Black lung most often stems from working in the coal industry or in the manufacturing of graphite or man-made carbon products and has no known cure. The risk of getting black lung depends on how much time has been spent around coal dust. There are two types of black lung: simple and complicated. The symptoms associated with simple black lung are few and is known as coal workers pneumoconiosis. It has a good prognosis but it can progress into the more complicated progressive massive fibrosis (PMF), the symptoms of which may include a long term cough and shortness of breath.
The Queensland Government has blamed systemic failures and wide-spread complacency for the re-emergence of black lung disease. A six-month study conducted by Professor Malcolm Sim from Monash University into Queensland's Coal Mine Workers Health Scheme found it highlights massive system failure and incompetence by inadequately trained radiographers that allowed sick miners to slip through the net. It failed to protected Queensland's 5500 coal miners.
‘Black lung disease or Pneumoconiosis raises its ugly head 30 years after its eradication in Queensland. Pneumoconiosis caused by long term exposure to coal dust.’

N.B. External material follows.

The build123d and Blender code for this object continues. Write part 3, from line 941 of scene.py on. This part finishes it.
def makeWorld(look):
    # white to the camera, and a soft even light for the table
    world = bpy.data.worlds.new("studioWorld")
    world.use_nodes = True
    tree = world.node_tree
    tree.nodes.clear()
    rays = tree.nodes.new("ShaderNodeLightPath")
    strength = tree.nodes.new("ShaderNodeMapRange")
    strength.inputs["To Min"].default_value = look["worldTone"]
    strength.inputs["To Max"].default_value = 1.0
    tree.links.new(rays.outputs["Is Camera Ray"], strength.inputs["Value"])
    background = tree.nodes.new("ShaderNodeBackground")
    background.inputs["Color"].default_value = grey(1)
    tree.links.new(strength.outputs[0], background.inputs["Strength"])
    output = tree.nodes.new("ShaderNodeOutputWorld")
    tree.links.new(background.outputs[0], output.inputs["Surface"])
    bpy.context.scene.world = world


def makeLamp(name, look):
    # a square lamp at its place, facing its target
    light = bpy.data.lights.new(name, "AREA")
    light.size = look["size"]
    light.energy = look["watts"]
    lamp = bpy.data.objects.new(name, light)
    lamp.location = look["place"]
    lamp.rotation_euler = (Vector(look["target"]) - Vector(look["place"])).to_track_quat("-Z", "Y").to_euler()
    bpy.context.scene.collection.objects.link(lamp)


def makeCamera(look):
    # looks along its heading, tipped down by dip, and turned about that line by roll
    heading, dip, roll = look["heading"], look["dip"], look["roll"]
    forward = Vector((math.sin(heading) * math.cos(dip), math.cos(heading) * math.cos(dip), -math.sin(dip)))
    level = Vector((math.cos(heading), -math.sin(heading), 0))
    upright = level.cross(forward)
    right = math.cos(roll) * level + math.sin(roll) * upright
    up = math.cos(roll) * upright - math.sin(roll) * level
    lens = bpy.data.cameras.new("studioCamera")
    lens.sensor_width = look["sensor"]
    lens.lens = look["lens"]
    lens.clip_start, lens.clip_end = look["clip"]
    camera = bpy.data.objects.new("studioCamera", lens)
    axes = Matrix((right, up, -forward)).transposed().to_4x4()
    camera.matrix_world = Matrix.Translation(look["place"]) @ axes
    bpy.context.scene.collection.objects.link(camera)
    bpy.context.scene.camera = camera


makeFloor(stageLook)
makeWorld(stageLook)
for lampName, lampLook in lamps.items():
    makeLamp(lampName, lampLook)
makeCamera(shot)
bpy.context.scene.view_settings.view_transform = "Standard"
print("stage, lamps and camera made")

Minister for State Development and Minister for Natural Resources and Mines, Anthony Lynham has also announced 18 more suspected cases after X-rays were reviewed by health experts in the US. The revelation of new cases on top of the 11 already diagnosed. Until Australian radiologists skills were bought up to US standards, new chest X-rays would be sent overseas. Around 20 of the 40 radiologists now being trained to US standards would be able to read chest X-rays for black lung disease after examinations in October. "That is very concerning for us absolutely, very concerning," Dr Lynham said. Lowering the 'safe allowable dust level' at Queensland mines, which operate at 'the national standard' but at higher levels than in New South Wales mines, was now being considered by Safe Work Australia, Dr Lynham mentioned.
Queensland Resources Council CEO Michael Roche said one case of black lung was one too many. Mr. Roche said what was more important that coal miners use protective equipment against dust.

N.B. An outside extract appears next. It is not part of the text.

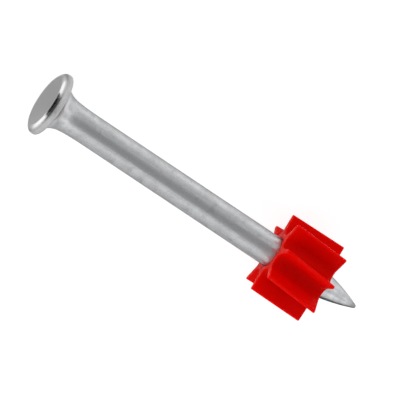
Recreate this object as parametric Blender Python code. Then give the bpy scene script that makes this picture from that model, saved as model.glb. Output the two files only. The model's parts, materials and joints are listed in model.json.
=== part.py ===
"""Powder-actuated nail with a moulded guide sleeve, lying at rest on a level surface.

The nail is one turned solid and the sleeve is one moulded solid pressed on behind the point.
Both are drawn upright, with the drive face at z = 0 and the tip at z = NAIL_LENGTH. An empty then lays
them down: the tip points along +X, and the head's rim and two fins of the sleeve touch z = 0.
"""

import math

import bmesh
import bpy

MM = 0.001

# Nail, along its axis from the drive face to the tip
NAIL_LENGTH = 44.0 * MM
SHANK_DIAMETER = 3.7 * MM
HEAD_DIAMETER = 7.85 * MM
FACE_DIAMETER = 6.3 * MM
SHOULDER_DEPTH = 0.53 * MM
SHOULDER_RADIUS = 1.2 * MM
RIM_WIDTH = 0.35 * MM
RIM_UNDER_RADIUS = 0.25 * MM
FILLET_LENGTH = 2.4 * MM
NECK_DIAMETER = 3.88 * MM
NECK_TAPER_LENGTH = 4.0 * MM
POINT_FLANK_RADIUS = 22.8 * MM
TIP_RADIUS = 0.25 * MM

# Guide sleeve
SLEEVE_DISTANCE = 32.1 * MM
SLEEVE_LENGTH = 7.0 * MM
SLEEVE_DIAMETER = 9.9 * MM
BORE_CLEARANCE = 0.2 * MM
BORE_LEAD_IN = 0.2 * MM
SLEEVE_WALL = 0.42 * MM
FIN_COUNT = 8
FIN_TIP_WIDTH = 0.42 * MM
FIN_DRAFT = math.radians(4.0)
FIN_TWIST = math.radians(7.0)
SLEEVE_EDGE_RADIUS = 0.1 * MM

# Fineness of the round forms
TURNED_SEGMENTS = 96
SHOULDER_STEPS = 7
UNDER_STEPS = 3
FILLET_STEPS = 9
FLANK_STEPS = 9
TIP_STEPS = 4
FIN_TIP_STEPS = 3
FLUTE_STEPS = 6
TWIST_STEPS = 7
EDGE_SEGMENTS = 2
EDGE_ANGLE = math.radians(60.0)
SMOOTH_ANGLE = math.radians(35.0)
MERGE_DISTANCE = 1e-8
REST_SEARCH_STEPS = 40

# Sizes that follow from those above
SHANK_RADIUS = SHANK_DIAMETER / 2
HEAD_RADIUS = HEAD_DIAMETER / 2
UNDERSIDE_Z = SHOULDER_DEPTH + RIM_WIDTH + RIM_UNDER_RADIUS
BORE_RADIUS = SHANK_RADIUS + BORE_CLEARANCE
FLUTE_FLOOR_RADIUS = BORE_RADIUS + SLEEVE_WALL
FIN_TIP_RADIUS = FIN_TIP_WIDTH / 2
FIN_TIP_CENTRE = SLEEVE_DIAMETER / 2 - FIN_TIP_RADIUS
HALF_PITCH = math.pi / FIN_COUNT


def clear_scene():
    for obj in list(bpy.data.objects):
        bpy.data.objects.remove(obj, do_unlink=True)


def make_material(name, colour, metallic, roughness):
    material = bpy.data.materials.new(name)
    material.use_nodes = True
    shader = material.node_tree.nodes["Principled BSDF"]
    shader.inputs["Base Color"].default_value = (*colour, 1.0)
    shader.inputs["Metallic"].default_value = metallic
    shader.inputs["Roughness"].default_value = roughness
    return material


def arc(centre, radii, start, end, steps):
    """Points of an elliptical arc, with its angles in radians."""
    points = []
    for step in range(steps + 1):
        angle = start + (end - start) * step / steps
        points.append((centre[0] + radii[0] * math.cos(angle), centre[1] + radii[1] * math.sin(angle)))
    return points


def bulging_arc(start, end, radius, steps):
    """Points of an arc of this radius from start to end, bulging to the right of the way between them."""
    half_way = ((start[0] + end[0]) / 2, (start[1] + end[1]) / 2)
    heading = math.atan2(end[1] - start[1], end[0] - start[0])
    half_chord = math.dist(start, end) / 2
    depth = math.sqrt(radius**2 - half_chord**2)
    centre = (half_way[0] - depth * math.sin(heading), half_way[1] + depth * math.cos(heading))
    half_turn = math.asin(half_chord / radius)
    towards = heading - math.pi / 2
    return arc(centre, (radius, radius), towards - half_turn, towards + half_turn, steps)


def head_profile():
    """Outline of the head as (radius, z), from the middle of the drive face to the end of the neck."""
    face_radius = FACE_DIAMETER / 2
    neck_radius = NECK_DIAMETER / 2
    under_radius = HEAD_RADIUS - RIM_UNDER_RADIUS
    quarter = math.pi / 2
    points = [(0.0, 0.0)]
    points += bulging_arc((face_radius, 0.0), (HEAD_RADIUS, SHOULDER_DEPTH), SHOULDER_RADIUS, SHOULDER_STEPS)
    points += arc(
        (under_radius, SHOULDER_DEPTH + RIM_WIDTH),
        (RIM_UNDER_RADIUS, RIM_UNDER_RADIUS),
        0.0,
        quarter,
        UNDER_STEPS,
    )
    fillet = arc(
        (under_radius, UNDERSIDE_Z + FILLET_LENGTH),
        (under_radius - neck_radius, FILLET_LENGTH),
        -quarter,
        -2 * quarter,
        FILLET_STEPS,
    )
    points += fillet[1:]
    points.append((SHANK_RADIUS, UNDERSIDE_Z + FILLET_LENGTH + NECK_TAPER_LENGTH))
    return points


def point_profile():
    """Outline of the point: a long curved flank that runs into a small round tip."""
    flank_centre_radius = SHANK_RADIUS - POINT_FLANK_RADIUS
    rise = math.sqrt((POINT_FLANK_RADIUS - TIP_RADIUS) ** 2 - flank_centre_radius**2)
    tip_centre_z = NAIL_LENGTH - TIP_RADIUS
    flank_start_z = tip_centre_z - rise
    meeting_angle = math.atan2(rise, -flank_centre_radius)
    flank = arc(
        (flank_centre_radius, flank_start_z),
        (POINT_FLANK_RADIUS, POINT_FLANK_RADIUS),
        0.0,
        meeting_angle,
        FLANK_STEPS,
    )
    tip = arc((0.0, tip_centre_z), (TIP_RADIUS, TIP_RADIUS), meeting_angle, math.pi / 2, TIP_STEPS)
    return flank + tip[1:-1] + [(0.0, NAIL_LENGTH)]


def turned_mesh(name, profile):
    """Spins an open (radius, z) outline, whose ends lie on the axis, into a closed solid."""
    bm = bmesh.new()
    verts = [bm.verts.new((radius, 0.0, z)) for radius, z in profile]
    edges = [bm.edges.new(pair) for pair in zip(verts, verts[1:])]
    bmesh.ops.spin(
        bm,
        geom=verts + edges,
        cent=(0.0, 0.0, 0.0),
        axis=(0.0, 0.0, 1.0),
        angle=2 * math.pi,
        steps=TURNED_SEGMENTS,
        use_merge=True,
    )
    bmesh.ops.remove_doubles(bm, verts=bm.verts[:], dist=MERGE_DISTANCE)
    return finished_mesh(bm, name)


def finished_mesh(bm, name):
    bmesh.ops.recalc_face_normals(bm, faces=bm.faces[:])
    mesh = bpy.data.meshes.new(name)
    bm.to_mesh(mesh)
    bm.free()
    mesh.shade_smooth()
    mesh.set_sharp_from_angle(angle=SMOOTH_ANGLE)
    return mesh


def add_object(name, mesh, material=None):
    obj = bpy.data.objects.new(name, mesh)
    if material:
        mesh.materials.append(material)
    bpy.context.scene.collection.objects.link(obj)
    return obj


def half_lobe():
    """Outline from the middle of a fin on +X to the middle of the flute beside it.

    The fin's tip is a full round, its flank leans by the draft, and one arc makes the flute's floor: it
    touches the flank, and it touches the flute floor's radius on the line halfway to the next fin.
    """
    flank_offset = FIN_TIP_CENTRE * math.sin(FIN_DRAFT) + FIN_TIP_RADIUS
    flute_centre = (FLUTE_FLOOR_RADIUS - flank_offset) / (1 - math.sin(HALF_PITCH + FIN_DRAFT))
    flute_radius = flute_centre - FLUTE_FLOOR_RADIUS
    flank_angle = math.pi / 2 - FIN_DRAFT
    tip = arc((FIN_TIP_CENTRE, 0.0), (FIN_TIP_RADIUS, FIN_TIP_RADIUS), 0.0, flank_angle, FIN_TIP_STEPS)
    floor = arc(
        (flute_centre * math.cos(HALF_PITCH), flute_centre * math.sin(HALF_PITCH)),
        (flute_radius, flute_radius),
        flank_angle + math.pi,
        HALF_PITCH + math.pi,
        FLUTE_STEPS,
    )
    return tip + floor


def sleeve_outline():
    """Closed outline of the fluted sleeve, with the middle of a flute on +X."""
    half = half_lobe()
    mirror = 2 * HALF_PITCH
    points = []
    for fin in range(FIN_COUNT):
        turn = (2 * fin + 1) * HALF_PITCH
        for x, y in half:
            radius = math.hypot(x, y)
            angle = math.atan2(y, x) + turn
            points.append((radius * math.cos(angle), radius * math.sin(angle)))
        for x, y in reversed(half[1:-1]):
            radius = math.hypot(x, y)
            angle = mirror - math.atan2(y, x) + turn
            points.append((radius * math.cos(angle), radius * math.sin(angle)))
    return points


def sleeve_mesh():
    """Carries the outline along the axis with a slight twist, half of it each side of mid-length."""
    bm = bmesh.new()
    cosine = math.cos(-FIN_TWIST / 2)
    sine = math.sin(-FIN_TWIST / 2)
    verts = []
    for x, y in sleeve_outline():
        verts.append(bm.verts.new((x * cosine - y * sine, x * sine + y * cosine, 0.0)))
    back = bm.faces.new(verts)
    swept = bmesh.ops.spin(
        bm,
        geom=list(back.edges),
        cent=(0.0, 0.0, 0.0),
        axis=(0.0, 0.0, 1.0),
        dvec=(0.0, 0.0, SLEEVE_LENGTH / TWIST_STEPS),
        angle=FIN_TWIST,
        steps=TWIST_STEPS,
    )
    last_edges = [item for item in swept["geom_last"] if isinstance(item, bmesh.types.BMEdge)]
    bmesh.ops.contextual_create(bm, geom=last_edges)
    return finished_mesh(bm, "guide_sleeve")


def bore_cutter():
    """Bore through the sleeve, opened out a little at both ends."""
    overrun = BORE_LEAD_IN
    wide = BORE_RADIUS + BORE_LEAD_IN + overrun
    profile = [
        (0.0, -overrun),
        (wide, -overrun),
        (BORE_RADIUS, BORE_LEAD_IN),
        (BORE_RADIUS, SLEEVE_LENGTH - BORE_LEAD_IN),
        (wide, SLEEVE_LENGTH + overrun),
        (0.0, SLEEVE_LENGTH + overrun),
    ]
    cutter = add_object("sleeve_bore_cutter", turned_mesh("sleeve_bore_cutter", profile))
    cutter.hide_render = True
    cutter.display_type = "WIRE"
    return cutter


def make_nail(material):
    return add_object("nail", turned_mesh("nail", head_profile() + point_profile()), material)


def make_sleeve(material):
    sleeve = add_object("guide_sleeve", sleeve_mesh(), material)
    edges = sleeve.modifiers.new("end_edges", "BEVEL")
    edges.width = SLEEVE_EDGE_RADIUS
    edges.segments = EDGE_SEGMENTS
    edges.limit_method = "ANGLE"
    edges.angle_limit = EDGE_ANGLE
    bore = sleeve.modifiers.new("bore", "BOOLEAN")
    bore.operation = "DIFFERENCE"
    bore.solver = "EXACT"
    bore.object = bore_cutter()
    bore.object.parent = sleeve
    return sleeve


def support_slope(fin_angle):
    """Slope of the axis at which a fin at this angle from straight down meets the floor with the rim."""
    back_end = (SLEEVE_EDGE_RADIUS, -FIN_TWIST / 2)
    front_end = (SLEEVE_LENGTH - SLEEVE_EDGE_RADIUS, FIN_TWIST / 2)
    slopes = []
    for end_z, twist in (back_end, front_end):
        reach = FIN_TIP_CENTRE * math.cos(fin_angle + twist) + FIN_TIP_RADIUS
        slopes.append((reach - HEAD_RADIUS) / (SLEEVE_DISTANCE + end_z - SHOULDER_DEPTH))
    return max(slopes)


def rest_pose():
    """(roll of the sleeve, pitch of the axis) that put two neighbouring fins and the rim on the floor."""
    low, high = -HALF_PITCH, HALF_PITCH
    for _ in range(REST_SEARCH_STEPS):
        roll = (low + high) / 2
        if support_slope(roll - HALF_PITCH) < support_slope(roll + HALF_PITCH):
            low = roll
        else:
            high = roll
    return roll, math.atan(support_slope(roll + HALF_PITCH))


def lay_down(nail, sleeve):
    """Parents both pieces to one empty, which gives them their place on the floor."""
    roll, pitch = rest_pose()
    face_overhang = FACE_DIAMETER / 2 * math.sin(pitch)
    frame = bpy.data.objects.new("nail_axis", None)
    bpy.context.scene.collection.objects.link(frame)
    frame.rotation_euler = (0.0, math.pi / 2 - pitch, 0.0)
    frame.location = (
        (face_overhang - NAIL_LENGTH * math.cos(pitch)) / 2,
        0.0,
        HEAD_RADIUS * math.cos(pitch) - SHOULDER_DEPTH * math.sin(pitch),
    )
    nail.parent = frame
    sleeve.parent = frame
    sleeve.location.z = SLEEVE_DISTANCE
    sleeve.rotation_euler.z = roll


def main():
    clear_scene()
    zinc = make_material("zinc_plated_steel", (0.52, 0.53, 0.54), 1.0, 0.32)
    red = make_material("red_plastic", (0.62, 0.005, 0.004), 0.0, 0.38)
    lay_down(make_nail(zinc), make_sleeve(red))


main()
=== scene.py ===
import json
import math

import bmesh
import bpy
from bpy.props import FloatProperty, FloatVectorProperty, IntProperty, PointerProperty
from mathutils import Euler, Matrix, Vector

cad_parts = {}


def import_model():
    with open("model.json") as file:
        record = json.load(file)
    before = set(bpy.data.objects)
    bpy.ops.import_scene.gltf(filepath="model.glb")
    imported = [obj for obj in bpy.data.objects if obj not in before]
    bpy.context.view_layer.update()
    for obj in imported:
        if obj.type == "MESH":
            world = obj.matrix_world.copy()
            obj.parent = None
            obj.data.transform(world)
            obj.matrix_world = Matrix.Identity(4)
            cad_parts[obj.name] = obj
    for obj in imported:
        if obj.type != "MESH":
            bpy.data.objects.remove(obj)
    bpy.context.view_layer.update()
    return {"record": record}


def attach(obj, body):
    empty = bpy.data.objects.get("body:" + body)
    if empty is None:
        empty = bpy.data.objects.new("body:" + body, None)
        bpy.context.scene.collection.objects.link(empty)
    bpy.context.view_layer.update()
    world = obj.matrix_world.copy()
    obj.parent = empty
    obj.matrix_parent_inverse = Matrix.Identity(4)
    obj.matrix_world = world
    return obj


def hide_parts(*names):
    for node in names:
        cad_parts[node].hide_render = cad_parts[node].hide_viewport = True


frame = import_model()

bl_info = {
    "name": "Powder-Actuated Nail Looks",
    "version": (1, 0, 0),
    "blender": (4, 5, 0),
    "location": "View3D > Sidebar > Nail",
    "description": "Models and lights the zinc-plated nail and its fluted sleeve around the packed solids",
    "category": "Object",
}

MM = 0.001
QUARTER = math.pi / 2
# Side of the square picture in pixels, and of the camera's sensor in millimetres
IMAGE_PIXELS = 400
SENSOR_WIDTH = 36.0
# Points that are nearer to each other than this, in metres, become one
MERGE_DISTANCE = 1e-7
# Points of a ring whose turn and scale agree to this many digits are moved together
MOVE_DIGITS = 6
FIN_COUNT = 8

# Steps along each stretch of the nail's and the sleeve's shape
CROWN_STEPS = 24
EASING_STEPS = 6
UNDER_STEPS = 10
FILLET_STEPS = 32
TAPER_STEPS = 16
SHANK_STEPS = 8
FLANK_STEPS = 40
TIP_STEPS = 10
FIN_TIP_STEPS = 6
FLUTE_STEPS = 18
TWIST_STEPS = 16
BORE_STEPS = 6
BEVEL_SEGMENTS = 3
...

All underground coal mines are offering their workers new checks on current X-rays or fresh X-rays if it was taken more than two years ago. The best treatment is to get an early diagnosis and make it manageable. Health costs for mine workers would be met through existing workers compensation schemes.
Dr Lynham also announced a three-pronged plan to prevent new cases; identify existing cases early and provide a safety net for workers with the disease. Dr Lynham said he would also continue to lobby the Federal Government to establish a national screening program that includes retired coal miners.